Por fortuna el pueblo norteamericano despertó del letargo que llevó a muchos dentro del 40 por ciento que se declara independiente a votar por el predestinado que le vendió la prensa sin pudor ni equilibrio que promueve el colectivismo asfixiante frente al individualismo liberador. Vino entonces el verano caliente de las protestas populares de los llamados “Tea Parties” y de las confrontaciones intensas de las reuniones de “Town Halls” contra algunos de los legisladores que apoyaban la agenda de Obama. La Casa Blanca no sólo permaneció sorda al clamor popular sino enardeció los ánimos calificando a los manifestantes de extremistas, de instrumentos de la derecha recalcitrante y hasta de terroristas.

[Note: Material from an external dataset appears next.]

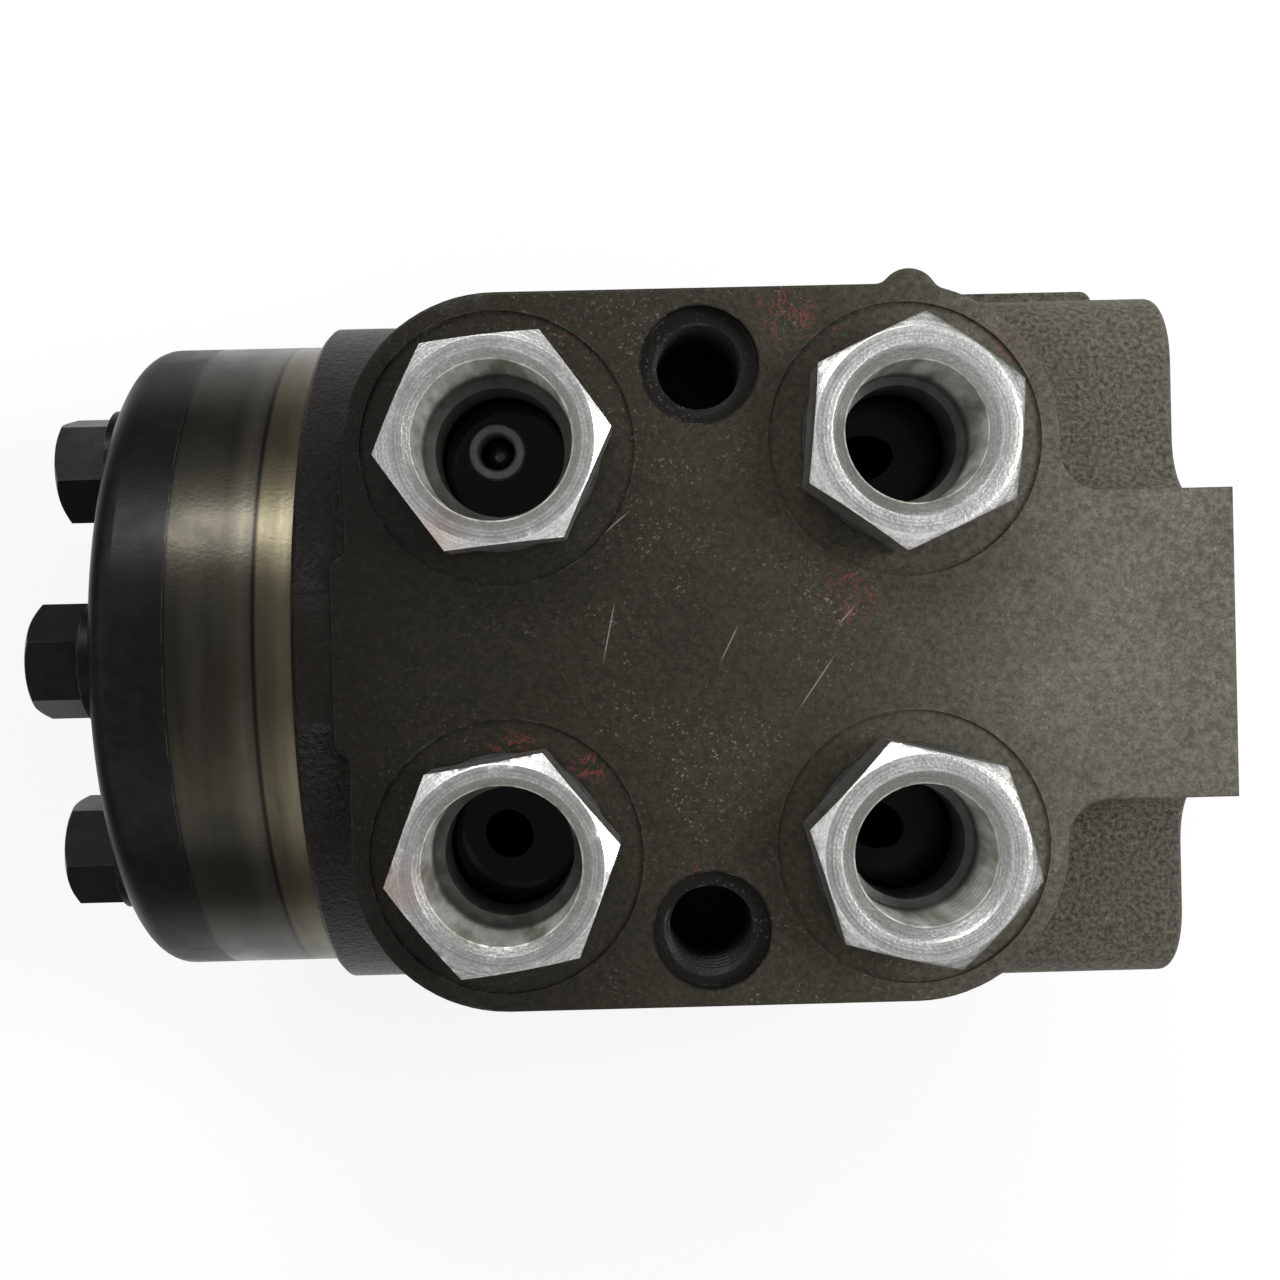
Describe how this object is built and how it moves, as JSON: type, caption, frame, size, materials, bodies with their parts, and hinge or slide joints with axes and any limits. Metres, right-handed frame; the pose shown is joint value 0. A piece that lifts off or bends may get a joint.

Llegó finalmente el mes de noviembre y la Casa Blanca fue azotada por una ola de frío que nada tenía que ver con el frío invernal en el Jardín de las Rosas. Porque, en vez de rosas, vinieron las espinas de los resultados electorales en las elecciones para gobernadores en Virginia y en New Jersey, donde los candidatos republicanos derrotaron a sus adversarios demócratas. Además, dos estados que había ganado Obama por amplio margen doce meses antes y que fueron visitados en numerosas ocasiones por el presidente en apoyo de los aspirantes de su partido. Ahora bien, lo que despejó toda duda en cuanto al rechazo de la agenda extremista y apresurada de la izquierda demócrata y en cuanto a la erosión de la popularidad de Obama fue la debacle de Massachusetts. El estado demócrata por excelencia y predio privado de la dinastía Kennedy eligió a su primer Senador Federal Republicano en 44 años. El novato Scott Brown al frente de un ejército de votantes independientes y, a la manera de un moderno Duque de Wellington, asestó una estocada en el ego y los sueños dinásticos del aspirante a emperador que bien podría hacer de Massachusetts el Waterloo de Barack Obama.